Stored rows start

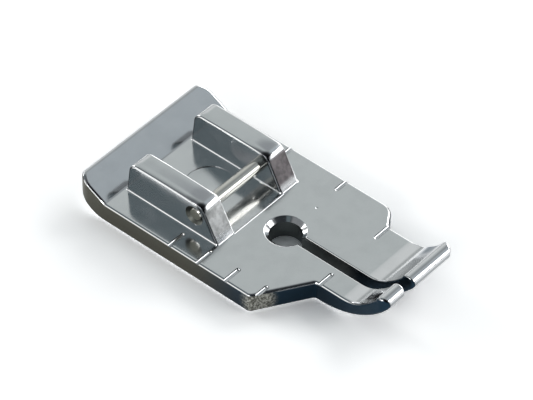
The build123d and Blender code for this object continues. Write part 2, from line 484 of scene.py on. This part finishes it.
class Surface:
    """The point that a material colours: its place in millimetres, and its normal."""

    def __init__(self, tree):
        coordinates = tree.nodes.new("ShaderNodeTexCoord")
        scaled = tree.nodes.new("ShaderNodeMapping")
        scaled.inputs["Scale"].default_value = (1.0 / MM, 1.0 / MM, 1.0 / MM)
        link(tree, coordinates.outputs["Object"], scaled.inputs["Vector"])
        self.place = scaled.outputs["Vector"]
        self.x, self.y, self.z = apart(tree, self.place)
        self.across = math_node(tree, "ABSOLUTE", self.x)
        self.normal = coordinates.outputs["Normal"]
        self.normal_x, self.normal_y, self.normal_z = apart(tree, self.normal)
        self.side_part = math_node(tree, "ABSOLUTE", self.normal_x)


def polish_marks_group():
    """Haze and fine lines that polishing leaves. Both metals use it."""
    group = bpy.data.node_groups.new("polish_marks", "ShaderNodeTree")
    face = group.interface
    face.new_socket("Place", in_out="INPUT", socket_type="NodeSocketVector")
    face.new_socket("Base roughness", in_out="INPUT", socket_type="NodeSocketFloat")
    face.new_socket("Haze", in_out="INPUT", socket_type="NodeSocketFloat")
    face.new_socket("Roughness", in_out="OUTPUT", socket_type="NodeSocketFloat")
    face.new_socket("Lines", in_out="OUTPUT", socket_type="NodeSocketFloat")
    inside = group.nodes.new("NodeGroupInput")
    outside = group.nodes.new("NodeGroupOutput")
    place = inside.outputs["Place"]
    patchy = rise(group, noise(group, place, PATCH_NOISE), HAZE_PATCHES)
    spotty = rise(group, noise(group, place, SPOT_NOISE), HAZE_SPOTS)
    worn = total(group, patchy, product(group, spotty, SPOT_SHARE))
    haze = product(group, worn, inside.outputs["Haze"])
    link(group, total(group, inside.outputs["Base roughness"], haze), outside.inputs["Roughness"])
    stretched = group.nodes.new("ShaderNodeMapping")
    stretched.inputs["Scale"].default_value = LINE_STRETCH
    link(group, place, stretched.inputs["Vector"])
    link(group, noise(group, stretched.outputs["Vector"], LINE_NOISE), outside.inputs["Lines"])
    return group


def place_polish_marks(tree, place, base, haze):
    """The polish group in a material, with its own values."""
    node = tree.nodes.new("ShaderNodeGroup")
    node.node_tree = bpy.data.node_groups.get("polish_marks") or polish_marks_group()
    node.inputs["Base roughness"].default_value = base
    node.inputs["Haze"].default_value = haze
    link(tree, place, node.inputs["Place"])
    return node


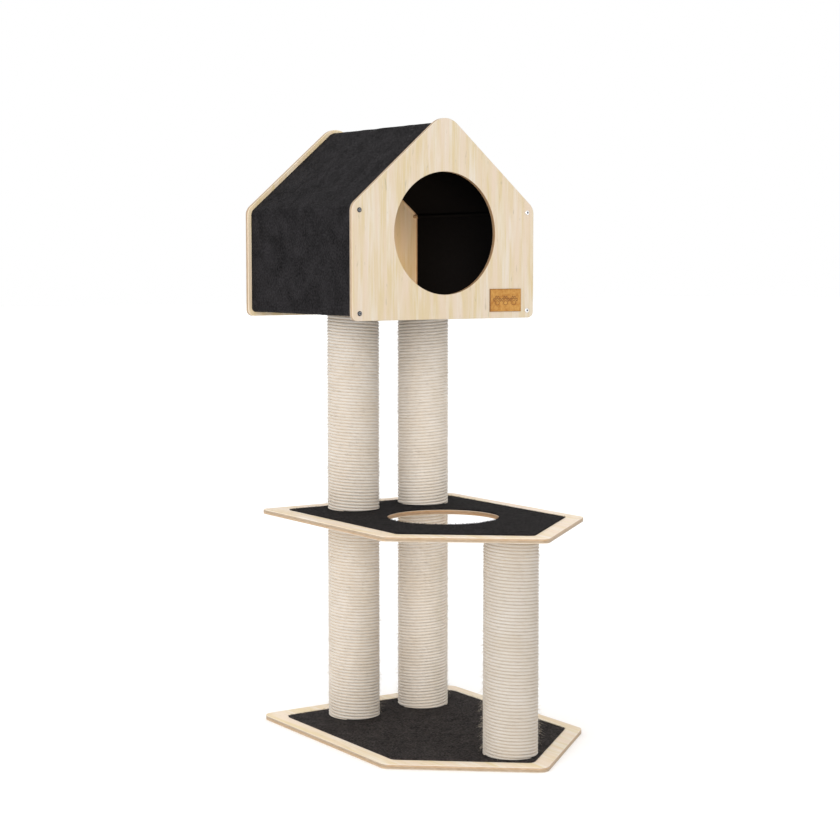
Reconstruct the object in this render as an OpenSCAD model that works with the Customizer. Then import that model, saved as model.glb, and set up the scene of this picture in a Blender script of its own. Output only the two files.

Stored rows end

What is being asked |
The data above must be returned in full, exactly as written.

Response below |
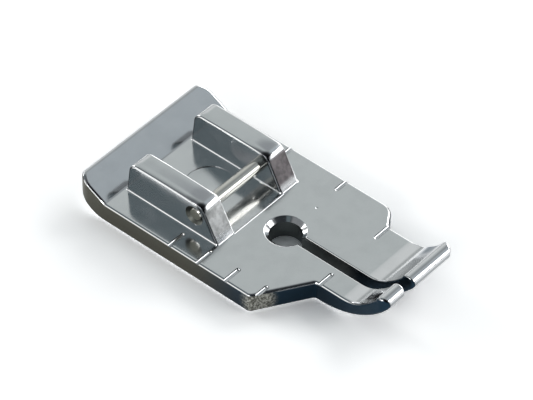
The build123d and Blender code for this object continues. Write part 2, from line 484 of scene.py on. This part finishes it.
class Surface:
    """The point that a material colours: its place in millimetres, and its normal."""

    def __init__(self, tree):
        coordinates = tree.nodes.new("ShaderNodeTexCoord")
        scaled = tree.nodes.new("ShaderNodeMapping")
        scaled.inputs["Scale"].default_value = (1.0 / MM, 1.0 / MM, 1.0 / MM)
        link(tree, coordinates.outputs["Object"], scaled.inputs["Vector"])
        self.place = scaled.outputs["Vector"]
        self.x, self.y, self.z = apart(tree, self.place)
        self.across = math_node(tree, "ABSOLUTE", self.x)
        self.normal = coordinates.outputs["Normal"]
        self.normal_x, self.normal_y, self.normal_z = apart(tree, self.normal)
        self.side_part = math_node(tree, "ABSOLUTE", self.normal_x)


def polish_marks_group():
    """Haze and fine lines that polishing leaves. Both metals use it."""
    group = bpy.data.node_groups.new("polish_marks", "ShaderNodeTree")
    face = group.interface
    face.new_socket("Place", in_out="INPUT", socket_type="NodeSocketVector")
    face.new_socket("Base roughness", in_out="INPUT", socket_type="NodeSocketFloat")
    face.new_socket("Haze", in_out="INPUT", socket_type="NodeSocketFloat")
    face.new_socket("Roughness", in_out="OUTPUT", socket_type="NodeSocketFloat")
    face.new_socket("Lines", in_out="OUTPUT", socket_type="NodeSocketFloat")
    inside = group.nodes.new("NodeGroupInput")
    outside = group.nodes.new("NodeGroupOutput")
    place = inside.outputs["Place"]
    patchy = rise(group, noise(group, place, PATCH_NOISE), HAZE_PATCHES)
    spotty = rise(group, noise(group, place, SPOT_NOISE), HAZE_SPOTS)
    worn = total(group, patchy, product(group, spotty, SPOT_SHARE))
    haze = product(group, worn, inside.outputs["Haze"])
    link(group, total(group, inside.outputs["Base roughness"], haze), outside.inputs["Roughness"])
    stretched = group.nodes.new("ShaderNodeMapping")
    stretched.inputs["Scale"].default_value = LINE_STRETCH
    link(group, place, stretched.inputs["Vector"])
    link(group, noise(group, stretched.outputs["Vector"], LINE_NOISE), outside.inputs["Lines"])
    return group


def place_polish_marks(tree, place, base, haze):
    """The polish group in a material, with its own values."""
    node = tree.nodes.new("ShaderNodeGroup")
    node.node_tree = bpy.data.node_groups.get("polish_marks") or polish_marks_group()
    node.inputs["Base roughness"].default_value = base
    node.inputs["Haze"].default_value = haze
    link(tree, place, node.inputs["Place"])
    return node


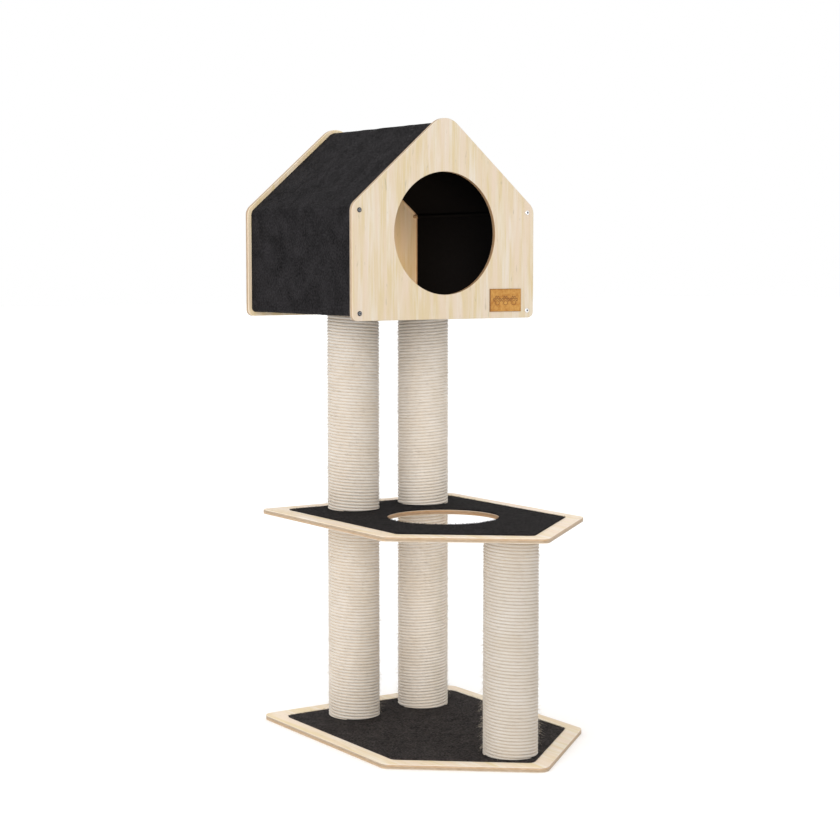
Reconstruct the object in this render as an OpenSCAD model that works with the Customizer. Then import that model, saved as model.glb, and set up the scene of this picture in a Blender script of its own. Output only the two files.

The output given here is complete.